- Source material:
***

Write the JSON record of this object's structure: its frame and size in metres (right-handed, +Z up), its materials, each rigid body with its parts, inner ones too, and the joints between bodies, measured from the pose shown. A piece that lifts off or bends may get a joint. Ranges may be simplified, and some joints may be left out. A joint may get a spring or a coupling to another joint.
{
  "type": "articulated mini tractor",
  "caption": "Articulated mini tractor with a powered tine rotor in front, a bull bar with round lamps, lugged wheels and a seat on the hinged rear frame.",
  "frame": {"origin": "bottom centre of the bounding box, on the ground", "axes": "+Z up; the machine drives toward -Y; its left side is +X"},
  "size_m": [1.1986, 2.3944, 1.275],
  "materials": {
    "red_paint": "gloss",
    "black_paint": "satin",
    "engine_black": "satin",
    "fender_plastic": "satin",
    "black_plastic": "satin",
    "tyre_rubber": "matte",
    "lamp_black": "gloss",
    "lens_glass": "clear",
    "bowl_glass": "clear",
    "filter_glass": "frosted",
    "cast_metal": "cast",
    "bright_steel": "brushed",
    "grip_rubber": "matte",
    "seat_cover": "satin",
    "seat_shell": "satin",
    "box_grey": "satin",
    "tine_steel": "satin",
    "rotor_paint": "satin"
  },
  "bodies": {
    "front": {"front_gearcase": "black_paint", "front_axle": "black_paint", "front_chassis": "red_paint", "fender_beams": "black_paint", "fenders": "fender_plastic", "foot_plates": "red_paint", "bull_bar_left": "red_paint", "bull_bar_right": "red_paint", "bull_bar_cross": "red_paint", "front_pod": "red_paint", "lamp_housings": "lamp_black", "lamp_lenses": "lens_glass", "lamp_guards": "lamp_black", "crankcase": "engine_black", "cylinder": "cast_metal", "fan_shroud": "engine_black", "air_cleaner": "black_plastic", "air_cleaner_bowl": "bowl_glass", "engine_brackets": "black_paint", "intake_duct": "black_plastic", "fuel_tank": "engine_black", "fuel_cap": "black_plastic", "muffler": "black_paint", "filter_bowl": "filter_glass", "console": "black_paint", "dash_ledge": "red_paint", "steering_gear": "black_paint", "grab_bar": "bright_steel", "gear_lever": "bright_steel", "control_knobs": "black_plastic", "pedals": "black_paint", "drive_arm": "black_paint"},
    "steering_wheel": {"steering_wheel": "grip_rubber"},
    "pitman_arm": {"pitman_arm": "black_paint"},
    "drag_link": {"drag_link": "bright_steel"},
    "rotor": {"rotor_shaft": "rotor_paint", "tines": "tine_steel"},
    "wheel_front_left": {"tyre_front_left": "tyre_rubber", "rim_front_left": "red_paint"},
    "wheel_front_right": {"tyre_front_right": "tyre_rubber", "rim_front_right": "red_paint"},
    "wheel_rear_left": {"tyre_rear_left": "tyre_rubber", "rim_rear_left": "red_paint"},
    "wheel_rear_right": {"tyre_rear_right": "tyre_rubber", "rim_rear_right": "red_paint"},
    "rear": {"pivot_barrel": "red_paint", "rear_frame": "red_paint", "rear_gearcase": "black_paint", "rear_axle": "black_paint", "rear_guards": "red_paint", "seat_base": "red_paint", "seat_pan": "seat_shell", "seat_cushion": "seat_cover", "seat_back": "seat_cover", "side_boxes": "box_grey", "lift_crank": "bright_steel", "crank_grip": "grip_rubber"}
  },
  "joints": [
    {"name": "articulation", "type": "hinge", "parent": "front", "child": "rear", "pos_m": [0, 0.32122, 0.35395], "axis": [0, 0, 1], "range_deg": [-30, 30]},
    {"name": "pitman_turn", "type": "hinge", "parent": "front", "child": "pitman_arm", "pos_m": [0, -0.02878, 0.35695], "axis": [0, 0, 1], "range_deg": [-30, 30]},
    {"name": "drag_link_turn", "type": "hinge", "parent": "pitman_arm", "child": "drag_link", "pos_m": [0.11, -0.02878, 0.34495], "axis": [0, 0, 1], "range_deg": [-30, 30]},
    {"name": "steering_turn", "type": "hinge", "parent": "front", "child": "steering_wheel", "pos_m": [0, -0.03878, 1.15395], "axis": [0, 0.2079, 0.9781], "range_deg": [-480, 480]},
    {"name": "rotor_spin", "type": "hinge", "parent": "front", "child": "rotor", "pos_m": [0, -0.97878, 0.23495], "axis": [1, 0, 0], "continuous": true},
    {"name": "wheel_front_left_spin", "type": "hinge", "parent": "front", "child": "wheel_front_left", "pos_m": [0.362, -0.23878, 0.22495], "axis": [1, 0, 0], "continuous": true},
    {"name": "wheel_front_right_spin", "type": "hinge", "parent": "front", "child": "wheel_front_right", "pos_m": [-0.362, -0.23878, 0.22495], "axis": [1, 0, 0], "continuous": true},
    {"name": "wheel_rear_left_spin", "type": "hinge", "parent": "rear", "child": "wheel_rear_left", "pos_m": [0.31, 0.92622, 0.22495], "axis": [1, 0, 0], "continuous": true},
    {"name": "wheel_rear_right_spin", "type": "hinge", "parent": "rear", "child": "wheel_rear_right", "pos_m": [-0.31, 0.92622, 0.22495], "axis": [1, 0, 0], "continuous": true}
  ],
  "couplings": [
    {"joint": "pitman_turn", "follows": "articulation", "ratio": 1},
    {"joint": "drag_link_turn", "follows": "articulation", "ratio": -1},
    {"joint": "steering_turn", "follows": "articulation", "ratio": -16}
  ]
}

***

- Exercise objective:
Reproduce all data above, unchanged.

- Right answer:
Write the JSON record of this object's structure: its frame and size in metres (right-handed, +Z up), its materials, each rigid body with its parts, inner ones too, and the joints between bodies, measured from the pose shown. A piece that lifts off or bends may get a joint. Ranges may be simplified, and some joints may be left out. A joint may get a spring or a coupling to another joint.
{
  "type": "articulated mini tractor",
  "caption": "Articulated mini tractor with a powered tine rotor in front, a bull bar with round lamps, lugged wheels and a seat on the hinged rear frame.",
  "frame": {"origin": "bottom centre of the bounding box, on the ground", "axes": "+Z up; the machine drives toward -Y; its left side is +X"},
  "size_m": [1.1986, 2.3944, 1.275],
  "materials": {
    "red_paint": "gloss",
    "black_paint": "satin",
    "engine_black": "satin",
    "fender_plastic": "satin",
    "black_plastic": "satin",
    "tyre_rubber": "matte",
    "lamp_black": "gloss",
    "lens_glass": "clear",
    "bowl_glass": "clear",
    "filter_glass": "frosted",
    "cast_metal": "cast",
    "bright_steel": "brushed",
    "grip_rubber": "matte",
    "seat_cover": "satin",
    "seat_shell": "satin",
    "box_grey": "satin",
    "tine_steel": "satin",
    "rotor_paint": "satin"
  },
  "bodies": {
    "front": {"front_gearcase": "black_paint", "front_axle": "black_paint", "front_chassis": "red_paint", "fender_beams": "black_paint", "fenders": "fender_plastic", "foot_plates": "red_paint", "bull_bar_left": "red_paint", "bull_bar_right": "red_paint", "bull_bar_cross": "red_paint", "front_pod": "red_paint", "lamp_housings": "lamp_black", "lamp_lenses": "lens_glass", "lamp_guards": "lamp_black", "crankcase": "engine_black", "cylinder": "cast_metal", "fan_shroud": "engine_black", "air_cleaner": "black_plastic", "air_cleaner_bowl": "bowl_glass", "engine_brackets": "black_paint", "intake_duct": "black_plastic", "fuel_tank": "engine_black", "fuel_cap": "black_plastic", "muffler": "black_paint", "filter_bowl": "filter_glass", "console": "black_paint", "dash_ledge": "red_paint", "steering_gear": "black_paint", "grab_bar": "bright_steel", "gear_lever": "bright_steel", "control_knobs": "black_plastic", "pedals": "black_paint", "drive_arm": "black_paint"},
    "steering_wheel": {"steering_wheel": "grip_rubber"},
    "pitman_arm": {"pitman_arm": "black_paint"},
    "drag_link": {"drag_link": "bright_steel"},
    "rotor": {"rotor_shaft": "rotor_paint", "tines": "tine_steel"},
    "wheel_front_left": {"tyre_front_left": "tyre_rubber", "rim_front_left": "red_paint"},
    "wheel_front_right": {"tyre_front_right": "tyre_rubber", "rim_front_right": "red_paint"},
    "wheel_rear_left": {"tyre_rear_left": "tyre_rubber", "rim_rear_left": "red_paint"},
    "wheel_rear_right": {"tyre_rear_right": "tyre_rubber", "rim_rear_right": "red_paint"},
    "rear": {"pivot_barrel": "red_paint", "rear_frame": "red_paint", "rear_gearcase": "black_paint", "rear_axle": "black_paint", "rear_guards": "red_paint", "seat_base": "red_paint", "seat_pan": "seat_shell", "seat_cushion": "seat_cover", "seat_back": "seat_cover", "side_boxes": "box_grey", "lift_crank": "bright_steel", "crank_grip": "grip_rubber"}
  },
  "joints": [
    {"name": "articulation", "type": "hinge", "parent": "front", "child": "rear", "pos_m": [0, 0.32122, 0.35395], "axis": [0, 0, 1], "range_deg": [-30, 30]},
    {"name": "pitman_turn", "type": "hinge", "parent": "front", "child": "pitman_arm", "pos_m": [0, -0.02878, 0.35695], "axis": [0, 0, 1], "range_deg": [-30, 30]},
    {"name": "drag_link_turn", "type": "hinge", "parent": "pitman_arm", "child": "drag_link", "pos_m": [0.11, -0.02878, 0.34495], "axis": [0, 0, 1], "range_deg": [-30, 30]},
    {"name": "steering_turn", "type": "hinge", "parent": "front", "child": "steering_wheel", "pos_m": [0, -0.03878, 1.15395], "axis": [0, 0.2079, 0.9781], "range_deg": [-480, 480]},
    {"name": "rotor_spin", "type": "hinge", "parent": "front", "child": "rotor", "pos_m": [0, -0.97878, 0.23495], "axis": [1, 0, 0], "continuous": true},
    {"name": "wheel_front_left_spin", "type": "hinge", "parent": "front", "child": "wheel_front_left", "pos_m": [0.362, -0.23878, 0.22495], "axis": [1, 0, 0], "continuous": true},
    {"name": "wheel_front_right_spin", "type": "hinge", "parent": "front", "child": "wheel_front_right", "pos_m": [-0.362, -0.23878, 0.22495], "axis": [1, 0, 0], "continuous": true},
    {"name": "wheel_rear_left_spin", "type": "hinge", "parent": "rear", "child": "wheel_rear_left", "pos_m": [0.31, 0.92622, 0.22495], "axis": [1, 0, 0], "continuous": true},
    {"name": "wheel_rear_right_spin", "type": "hinge", "parent": "rear", "child": "wheel_rear_right", "pos_m": [-0.31, 0.92622, 0.22495], "axis": [1, 0, 0], "continuous": true}
  ],
  "couplings": [
    {"joint": "pitman_turn", "follows": "articulation", "ratio": 1},
    {"joint": "drag_link_turn", "follows": "articulation", "ratio": -1},
    {"joint": "steering_turn", "follows": "articulation", "ratio": -16}
  ]
}